Olukunle has pleaded not guilty to setting the Lady Bug fire and detectives are no longer calling him a person of interest in the Station fire investigation. “We don’t label people,” Gallagher said.

Sources familiar with the probe said a substance was used to ignite the Station fire, which began Aug. 26 in a turnout above La Cañada Flintridge. “Basically we have nothing at this point,” Gallagher said. “We have run down all our leads.” The fire investigation became a double homicide case Aug. 30 when L.A. County Fire Capt. Tedmund “Ted” Hall, 47, and Firefighter Specialist “Arnaldo “Arnie” Quinones, 35, died when their vehicle careened off a road south of Acton, plunging some 800 feet into a ravine.
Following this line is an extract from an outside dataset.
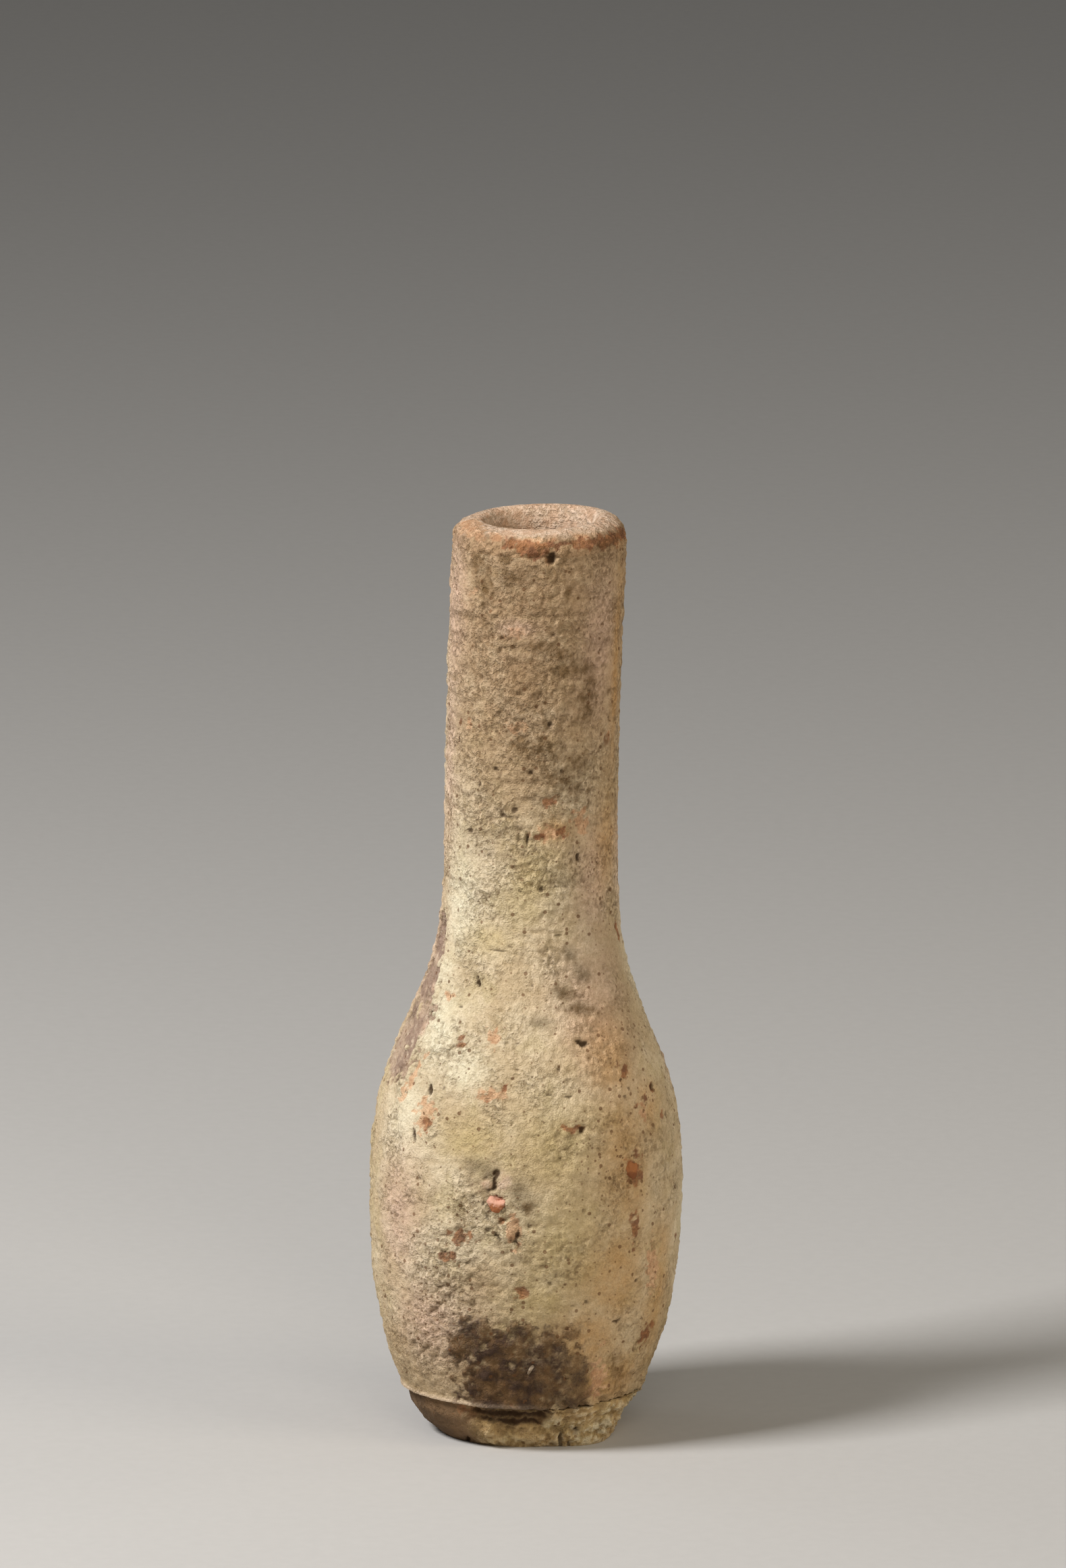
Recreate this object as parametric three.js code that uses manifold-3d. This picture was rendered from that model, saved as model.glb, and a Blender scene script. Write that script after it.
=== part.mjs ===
// A small perfume bottle of fired clay, thrown in sections and luted together: an unguentarium.
// Millimetres, +Z up, +X to the right of its better side, which faces -Y.
// The origin is the centre of the foot's flat underside.
import * as THREE from "three";
import { mergeVertices } from "three/addons/utils/BufferGeometryUtils.js";
import Module from "manifold-3d";

const wasm = await Module();
wasm.setup();

// Lengths of the stacked sections, from the table up.
const FOOT_DISC_HEIGHT = 2.1;
const FOOT_TAPER_HEIGHT = 4.5;
const BODY_LENGTH = 64.4;
const NECK_LENGTH = 55.6;
const LIP_HEIGHT = 3.4;

// Outer radii of the finished bottle, with its pale coat on.
const FOOT_RADIUS = 12.6;
const FOOT_WAIST_RADIUS = 13.1;
const EDGE_RADIUS = 16.7;
const BELLY_RADIUS = 21.75;
const NECK_RADIUS = 12.05;
const LIP_RADIUS = 12.2;

// Where the outline turns, measured up from the body's cut lower edge and from the luted join.
const BELLY_RISE = 27.4;
const FLARE_RISE = 11;

// How far the outline's tangents pull at its turns.
const EDGE_PULL_OUT = 3.9;
const EDGE_PULL_UP = 8.5;
const BELLY_PULL_DOWN = 7;
const BELLY_PULL_UP = 27;
const FLARE_PULL_DOWN = 26;

// Thicknesses.
const BODY_WALL = 4;
const BORE_RADIUS = 7.4;
const FLOOR_THICKNESS = 4;
const FLOOR_PULL = 13;
const COAT_THICKNESS = 0.45;
const COAT_CLEARANCE = 0.05;
const CRUST_THICKNESS = 0.35;
const EDGE_OVERHANG = 0.5;
const UNDERSIDE_ROUND = 0.2;
const TAPER_HOLLOW = 0.25;

// The lip's highest line, and how far its outer corner and its funnel-like mouth fall away below it.
const RIDGE_RADIUS = 8.8;
const CORNER_DROP = 2.8;
const MOUTH_DROP = 2.6;

// The foot's clay was pressed out at its front right, by this much and within this angle.
const FOOT_SPREAD = 1.9;
const SPREAD_ANGLE = 43;
const SPREAD_REACH = 34;

// The potter's hand: the neck leans to +X, the lip rises a little to +X, the body bulges at -X up to where
// the bulge fades below the belly, and a knife bevelled the foot at -X to a face that swells between its edges.
const FLARE_LEAN = 0.7;
const LIP_LEAN = 1.4;
const LIP_SLOPE = 0.02;
const SIDE_BULGE = 0.55;
const BULGE_FADE = 12;
const BEVEL_SWELL = 1.1;
const BEVEL_START = -0.25;
const BEVEL_FULL = 0.55;

// The window flaked off the slip on the left shoulder: how far below the luted join its two parts lie.
const LOSS_WIDTH = 10.5;
const LOSS_LENGTH = 17;
const LOSS_DROP = 9;
const LOSS_TAIL_LENGTH = 8.4;
const LOSS_TAIL_DROP = 15.4;

// The burnt crust's three lobes, and how high the middle one lies above the body's cut edge.
const LOBE_WIDTH = 11;
const LOBE_LENGTH = 9.4;
const CRUST_RISE = 4.8;
const LEFT_LOBE_LIFT = 2.8;
const RIGHT_LOBE_LIFT = 0.8;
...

Nationally, only about 10% of arson fires end in criminal charges being filed. Arson wildfires are among the most difficult cases to prove, especially when there is a lack of eyewitnesses in an area and the point of origin has been repeatedly burned over, Gallagher said.

The slow progress in solving such fires is not unusual.

Almost six years after the Old fire destroyed 1,000 homes in San Bernardino County and led to six deaths, prosecutors last month charged prison inmate Rickie Lee Fowler with arson and murder in the fire. He was first identified by a tipster as a potential suspect in the 140-square-mile fire and interviewed in February 2004.

The 1993 Malibu fire, which killed three people and caused $375 million in damage, and the 1994 Laguna Beach fire, which destroyed 441 homes and caused $528 million in damage, were labeled arsons but remain unsolved. Arson experts say when a case is cracked, it often is because other fires are connected to the same individual.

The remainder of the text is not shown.